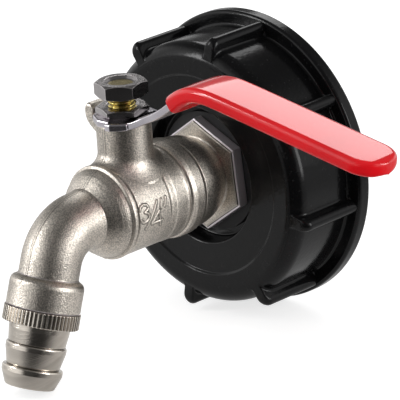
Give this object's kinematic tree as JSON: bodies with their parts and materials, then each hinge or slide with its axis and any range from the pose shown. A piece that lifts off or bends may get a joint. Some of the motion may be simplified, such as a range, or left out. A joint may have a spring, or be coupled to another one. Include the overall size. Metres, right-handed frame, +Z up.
{
  "type": "tank valve",
  "caption": "Lever ball tap with a bent spout and a hose tail, screwed through a ribbed screw cap that fits a container's coarse threaded outlet.",
  "frame": {"origin": "centre of the cap's open rear face, on the valve's axis", "axes": "+Z up, +Y towards the tank along the thread's axis, +X along the shut lever; the spout is at -Y"},
  "size_m": [0.1402, 0.101, 0.0856],
  "materials": {
    "cap_plastic": "satin moulded black polypropylene",
    "seal_rubber": "soft black rubber",
    "cast_nickel": "nickel-plated sand-cast brass",
    "turned_nickel": "nickel-plated turned brass",
    "ball_chrome": "polished chromed brass",
    "raw_brass": "bare turned brass",
    "seat_plastic": "white low-friction seat plastic",
    "lever_steel": "zinc-plated pressed steel",
    "nut_steel": "bright plated steel",
    "sleeve_vinyl": "dipped glossy red vinyl"
  },
  "bodies": {
    "valve": {"tank_cap": "cap_plastic", "tank_gasket": "seal_rubber", "inlet_washer": "seal_rubber", "inlet_piece": "turned_nickel", "tap_body": "cast_nickel", "seat_inlet": "seat_plastic", "seat_outlet": "seat_plastic", "thrust_washer": "seat_plastic", "packing_low": "seat_plastic", "packing_high": "seat_plastic", "gland_nut": "raw_brass"},
    "handle": {"stem": "raw_brass", "stem_ring": "seal_rubber", "ball": "ball_chrome", "lever_plate": "lever_steel", "lever_sleeve": "sleeve_vinyl", "jam_nut": "nut_steel", "lock_nut": "nut_steel"},
    "tail_seal": {"tail_washer": "seal_rubber"},
    "tail": {"hose_tail": "turned_nickel"}
  },
  "joints": [
    {"name": "lever_turn", "type": "hinge", "parent": "valve", "child": "handle", "pos_m": [0, -0.0523, 0], "axis": [0, 0, -1], "range_deg": [0, 90]},
    {"name": "tail_slide", "type": "slide", "parent": "valve", "child": "tail_seal", "axis": [0, -0.3322, -0.9432], "range_m": [0, 0.006]},
    {"name": "tail_turn", "type": "hinge", "parent": "tail_seal", "child": "tail", "pos_m": [0, -0.08726, -0.02033], "axis": [0, -0.3322, -0.9432], "range_deg": [0, 1616]}
  ],
  "couplings": [
    {"joint": "tail_turn", "follows": "tail_slide", "rad_per_m": 4699.5}
  ]
}
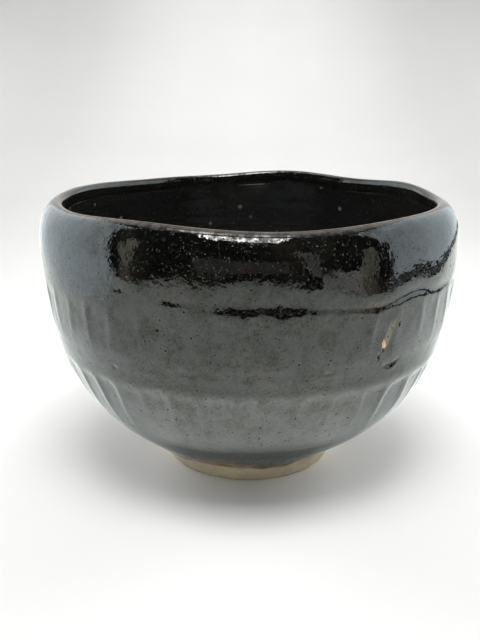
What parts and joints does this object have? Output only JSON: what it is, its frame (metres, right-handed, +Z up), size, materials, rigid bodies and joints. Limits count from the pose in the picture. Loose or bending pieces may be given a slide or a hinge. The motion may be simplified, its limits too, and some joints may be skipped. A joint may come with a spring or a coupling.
{
  "type": "matcha bowl",
  "caption": "Rounded ceramic tea bowl with a wavy in-curved rim, rows of shallow vertical flutes, glossy black glaze and a low bare clay foot ring.",
  "frame": {"origin": "middle of the foot ring's flat underside", "axes": "+Z up along the bowl's axis, -Y towards the bowl's front, +X to the right seen from the front"},
  "size_m": [0.12, 0.12, 0.0806],
  "materials": {
    "black_glaze": "glossy black glaze with fine orange-peel texture, pinholes and faint olive mottling",
    "brown_glaze": "glossy glaze broken to dark brown where it is thin over the edge",
    "bare_clay": "matt unglazed stoneware, fine grained, pinkish beige",
    "grit": "matt ochre grain"
  },
  "bodies": {
    "root": {"clay_body": "bare_clay", "foot_ring": "bare_clay", "outer_glaze": "black_glaze", "lip_glaze": "brown_glaze", "inner_glaze": "black_glaze", "grit_fleck": "grit"}
  },
  "joints": []
}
-*-
All lines from the one containing "What parts and" through the final line of the listing above are to be reproduced exactly; include both and add nothing.

• ANSWER IN FULL:
What parts and joints does this object have? Output only JSON: what it is, its frame (metres, right-handed, +Z up), size, materials, rigid bodies and joints. Limits count from the pose in the picture. Loose or bending pieces may be given a slide or a hinge. The motion may be simplified, its limits too, and some joints may be skipped. A joint may come with a spring or a coupling.
{
  "type": "matcha bowl",
  "caption": "Rounded ceramic tea bowl with a wavy in-curved rim, rows of shallow vertical flutes, glossy black glaze and a low bare clay foot ring.",
  "frame": {"origin": "middle of the foot ring's flat underside", "axes": "+Z up along the bowl's axis, -Y towards the bowl's front, +X to the right seen from the front"},
  "size_m": [0.12, 0.12, 0.0806],
  "materials": {
    "black_glaze": "glossy black glaze with fine orange-peel texture, pinholes and faint olive mottling",
    "brown_glaze": "glossy glaze broken to dark brown where it is thin over the edge",
    "bare_clay": "matt unglazed stoneware, fine grained, pinkish beige",
    "grit": "matt ochre grain"
  },
  "bodies": {
    "root": {"clay_body": "bare_clay", "foot_ring": "bare_clay", "outer_glaze": "black_glaze", "lip_glaze": "brown_glaze", "inner_glaze": "black_glaze", "grit_fleck": "grit"}
  },
  "joints": []
}